DataPusher
Overview
DataPusher is an extension for CKAN (Comprehensive Knowledge Archive Network) that automates the process of converting uploaded tabular data (e.g., CSV files) into a more usable format by storing it in a CKAN datastore. This enables advanced querying, filtering, and visualization directly from the CKAN interface. DataPusher enhances CKAN’s capabilities by ensuring that datasets are immediately ready for exploration and analysis after they are uploaded.
Key Features
-
Automatic Data Processing:
Automatically processes and converts tabular data formats like CSV into the CKAN datastore. Handles data processing in the background, allowing users to continue working without interruption.
-
Integration with CKAN Datastore:
Stores processed data in the CKAN datastore, making it accessible through CKAN’s API. Supports querying, filtering, and visualization of data within the CKAN interface.
-
Error Handling and Logging:
Provides detailed logging of the data processing tasks, making it easier to troubleshoot issues.

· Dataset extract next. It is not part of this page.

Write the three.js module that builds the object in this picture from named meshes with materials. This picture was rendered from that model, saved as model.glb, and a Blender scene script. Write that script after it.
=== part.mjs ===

Automatically retries processing if errors occur, ensuring data is successfully loaded whenever possible.
-
Scalability:
Designed to handle large datasets efficiently, processing them in chunks if necessary. Scalable to meet the needs of organizations with significant data volumes.
Use Cases
-
Simplified Data Uploads:
Users upload CSV files, and DataPusher automatically processes and stores the data, reducing the manual effort required. Ensures that data is immediately available in a structured format, ready for use in applications and visualizations.
-
Enhanced Data Querying:
DataPusher enables advanced querying capabilities by converting raw CSV data into a format that supports filtering and analysis. Users can interact with data directly within CKAN, without needing to download and manipulate files locally.
-
Automated Data Processing:
Organizations use DataPusher to automate the processing of incoming data, ensuring it is consistently prepared and available in the datastore. Ideal for environments with frequent data uploads, such as government open data portals or research data repositories.
-
Improved Data Quality:
By automating the data processing, DataPusher reduces the likelihood of human errors during data preparation. Ensures consistent formatting and structure of datasets, which is critical for accurate analysis and reporting.